Stored dataset items
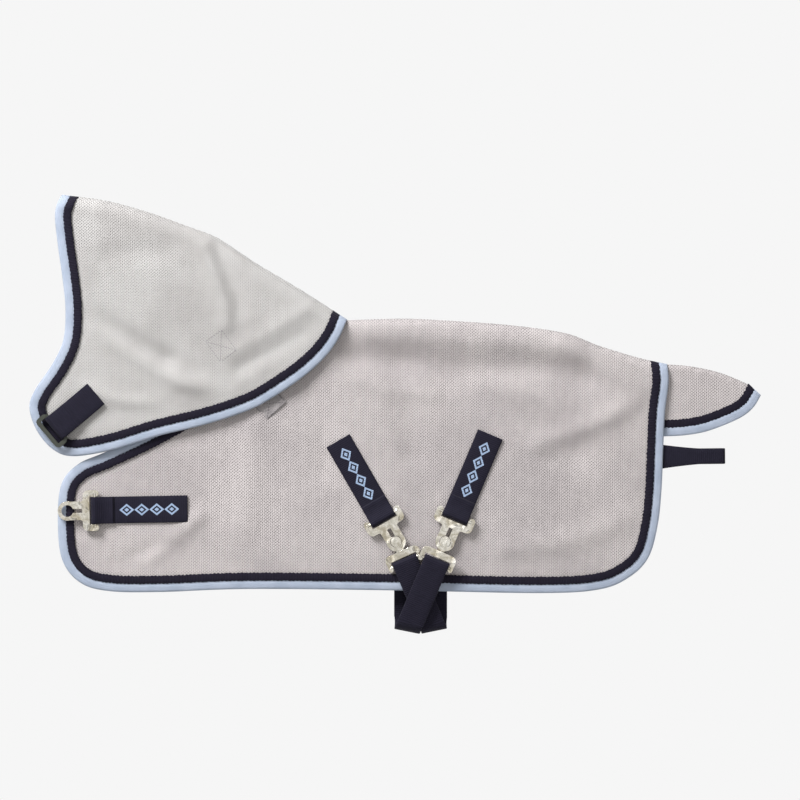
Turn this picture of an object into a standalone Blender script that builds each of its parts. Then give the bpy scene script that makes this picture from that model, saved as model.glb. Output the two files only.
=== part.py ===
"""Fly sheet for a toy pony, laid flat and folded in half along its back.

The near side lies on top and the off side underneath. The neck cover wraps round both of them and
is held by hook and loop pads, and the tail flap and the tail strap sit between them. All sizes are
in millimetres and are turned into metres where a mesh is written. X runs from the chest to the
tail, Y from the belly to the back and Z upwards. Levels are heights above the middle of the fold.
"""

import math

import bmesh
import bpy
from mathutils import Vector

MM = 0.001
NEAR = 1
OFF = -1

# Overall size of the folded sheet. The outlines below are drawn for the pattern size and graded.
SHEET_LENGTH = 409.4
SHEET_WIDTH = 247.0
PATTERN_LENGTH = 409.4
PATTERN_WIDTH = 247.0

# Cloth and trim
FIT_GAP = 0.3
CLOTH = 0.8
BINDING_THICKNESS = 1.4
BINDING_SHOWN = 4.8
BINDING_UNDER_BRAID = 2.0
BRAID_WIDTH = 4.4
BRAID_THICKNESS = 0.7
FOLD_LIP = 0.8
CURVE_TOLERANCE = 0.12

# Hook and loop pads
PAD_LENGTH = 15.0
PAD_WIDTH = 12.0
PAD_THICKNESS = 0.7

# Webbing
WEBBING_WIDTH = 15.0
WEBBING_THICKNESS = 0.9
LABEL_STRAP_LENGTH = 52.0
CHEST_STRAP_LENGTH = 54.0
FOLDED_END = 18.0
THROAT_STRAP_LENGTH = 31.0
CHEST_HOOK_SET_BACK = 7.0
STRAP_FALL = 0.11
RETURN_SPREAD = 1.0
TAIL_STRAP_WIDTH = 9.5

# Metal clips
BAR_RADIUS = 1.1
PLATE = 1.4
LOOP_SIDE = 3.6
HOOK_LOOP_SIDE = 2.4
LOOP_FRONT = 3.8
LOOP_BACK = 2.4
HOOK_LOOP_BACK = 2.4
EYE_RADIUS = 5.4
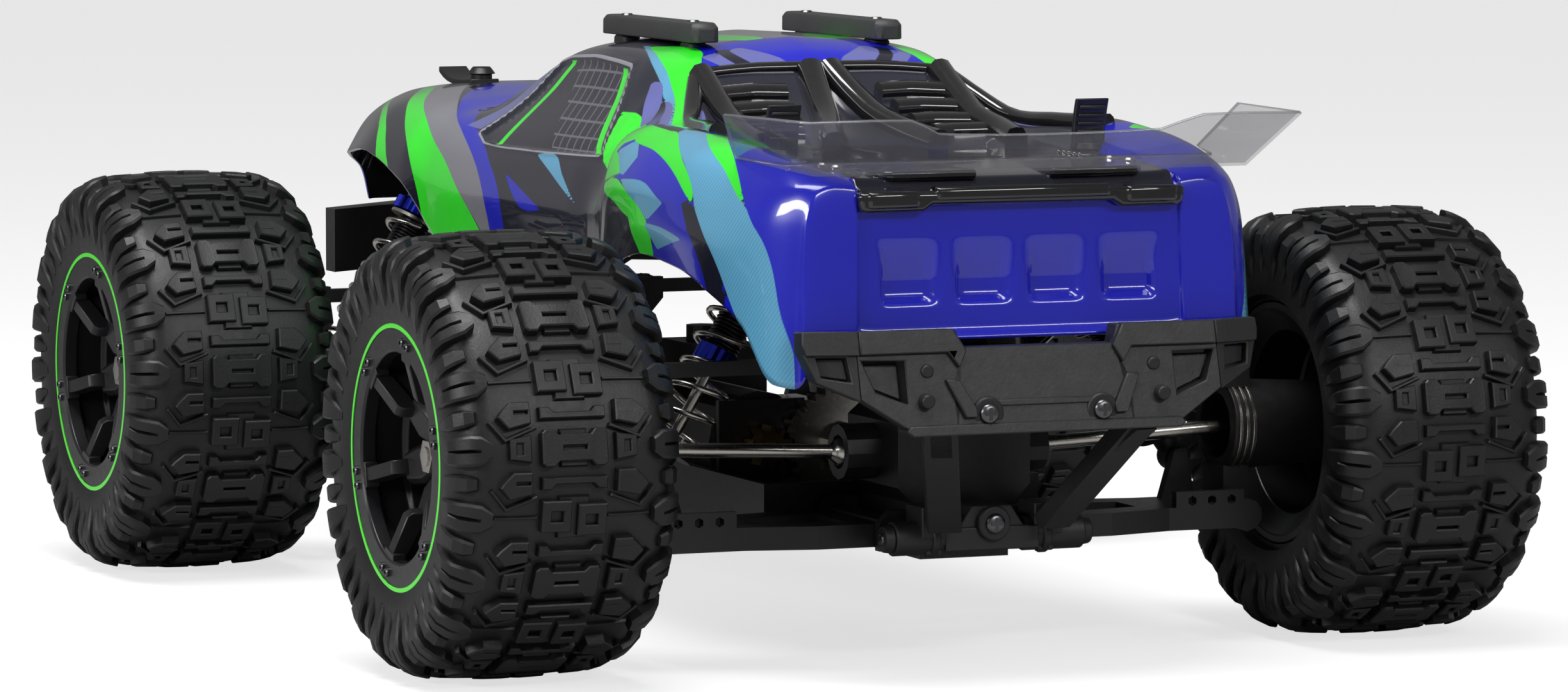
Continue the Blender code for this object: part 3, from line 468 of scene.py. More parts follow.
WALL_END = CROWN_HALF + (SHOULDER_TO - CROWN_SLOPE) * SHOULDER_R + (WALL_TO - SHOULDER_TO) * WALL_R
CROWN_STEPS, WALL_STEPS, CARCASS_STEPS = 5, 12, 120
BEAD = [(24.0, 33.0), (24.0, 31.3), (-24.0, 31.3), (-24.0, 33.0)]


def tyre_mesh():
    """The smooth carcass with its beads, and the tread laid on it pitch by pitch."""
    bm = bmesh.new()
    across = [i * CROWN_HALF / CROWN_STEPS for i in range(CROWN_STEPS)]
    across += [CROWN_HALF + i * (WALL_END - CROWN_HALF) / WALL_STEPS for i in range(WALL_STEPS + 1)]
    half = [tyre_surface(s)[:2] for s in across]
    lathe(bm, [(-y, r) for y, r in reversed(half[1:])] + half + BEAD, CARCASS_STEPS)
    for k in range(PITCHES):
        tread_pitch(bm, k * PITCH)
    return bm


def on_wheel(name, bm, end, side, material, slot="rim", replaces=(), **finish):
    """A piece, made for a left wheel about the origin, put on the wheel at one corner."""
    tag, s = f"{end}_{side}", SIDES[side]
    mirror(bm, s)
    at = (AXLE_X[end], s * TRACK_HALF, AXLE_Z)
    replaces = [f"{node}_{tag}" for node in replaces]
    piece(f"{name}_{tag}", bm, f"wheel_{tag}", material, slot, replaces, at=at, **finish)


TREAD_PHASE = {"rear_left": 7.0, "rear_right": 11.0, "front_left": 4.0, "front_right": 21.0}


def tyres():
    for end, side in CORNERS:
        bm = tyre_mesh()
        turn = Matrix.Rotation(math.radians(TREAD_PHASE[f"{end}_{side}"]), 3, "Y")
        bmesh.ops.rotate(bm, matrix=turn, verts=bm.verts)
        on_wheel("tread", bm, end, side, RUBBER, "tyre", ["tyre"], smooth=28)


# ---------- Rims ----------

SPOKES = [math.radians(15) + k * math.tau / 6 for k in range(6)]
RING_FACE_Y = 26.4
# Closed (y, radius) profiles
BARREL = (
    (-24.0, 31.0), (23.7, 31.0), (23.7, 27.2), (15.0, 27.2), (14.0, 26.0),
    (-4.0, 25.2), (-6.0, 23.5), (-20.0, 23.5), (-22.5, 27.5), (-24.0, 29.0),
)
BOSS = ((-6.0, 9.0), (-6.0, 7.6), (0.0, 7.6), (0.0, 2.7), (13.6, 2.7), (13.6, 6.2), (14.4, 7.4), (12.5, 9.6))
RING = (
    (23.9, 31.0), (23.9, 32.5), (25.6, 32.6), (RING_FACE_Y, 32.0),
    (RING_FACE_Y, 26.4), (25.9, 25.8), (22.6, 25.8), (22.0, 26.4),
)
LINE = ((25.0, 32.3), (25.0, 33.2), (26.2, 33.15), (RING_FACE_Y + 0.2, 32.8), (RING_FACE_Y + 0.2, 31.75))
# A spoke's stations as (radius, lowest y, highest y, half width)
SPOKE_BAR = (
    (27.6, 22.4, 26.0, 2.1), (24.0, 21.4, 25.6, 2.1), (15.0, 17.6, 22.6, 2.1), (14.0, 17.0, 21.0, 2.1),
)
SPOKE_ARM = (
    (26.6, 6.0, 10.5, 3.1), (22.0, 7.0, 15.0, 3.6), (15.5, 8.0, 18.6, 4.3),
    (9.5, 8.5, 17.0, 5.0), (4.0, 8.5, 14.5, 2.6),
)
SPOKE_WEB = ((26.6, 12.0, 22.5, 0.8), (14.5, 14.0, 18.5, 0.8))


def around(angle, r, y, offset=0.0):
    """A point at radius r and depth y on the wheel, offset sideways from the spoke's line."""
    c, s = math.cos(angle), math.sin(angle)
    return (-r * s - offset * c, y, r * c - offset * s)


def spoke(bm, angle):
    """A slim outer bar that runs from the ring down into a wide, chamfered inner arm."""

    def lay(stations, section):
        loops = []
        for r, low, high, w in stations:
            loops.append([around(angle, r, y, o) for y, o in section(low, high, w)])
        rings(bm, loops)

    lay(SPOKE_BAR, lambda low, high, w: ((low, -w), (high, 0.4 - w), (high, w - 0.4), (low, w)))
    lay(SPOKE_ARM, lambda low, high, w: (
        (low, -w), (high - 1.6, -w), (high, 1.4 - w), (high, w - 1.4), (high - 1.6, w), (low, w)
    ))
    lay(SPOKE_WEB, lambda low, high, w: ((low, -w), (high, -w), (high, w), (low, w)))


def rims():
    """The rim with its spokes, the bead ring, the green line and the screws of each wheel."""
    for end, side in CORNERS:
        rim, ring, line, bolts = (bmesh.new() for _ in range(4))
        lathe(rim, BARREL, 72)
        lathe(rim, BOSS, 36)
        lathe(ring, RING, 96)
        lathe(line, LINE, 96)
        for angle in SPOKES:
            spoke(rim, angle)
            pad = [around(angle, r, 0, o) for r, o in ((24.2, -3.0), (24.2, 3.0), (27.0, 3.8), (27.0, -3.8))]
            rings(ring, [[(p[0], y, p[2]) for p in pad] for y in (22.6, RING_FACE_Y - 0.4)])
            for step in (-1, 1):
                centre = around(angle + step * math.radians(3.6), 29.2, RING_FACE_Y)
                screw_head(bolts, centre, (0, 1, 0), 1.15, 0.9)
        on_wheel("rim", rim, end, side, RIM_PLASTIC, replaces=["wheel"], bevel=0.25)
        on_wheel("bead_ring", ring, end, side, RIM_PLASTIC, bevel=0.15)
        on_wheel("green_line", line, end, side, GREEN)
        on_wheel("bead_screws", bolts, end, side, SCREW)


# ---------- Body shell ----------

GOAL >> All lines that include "object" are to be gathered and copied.

WRITTEN ANSWER >>
Turn this picture of an object into a standalone Blender script that builds each of its parts. Then give the bpy scene script that makes this picture from that model, saved as model.glb. Output the two files only.
Continue the Blender code for this object: part 3, from line 468 of scene.py. More parts follow.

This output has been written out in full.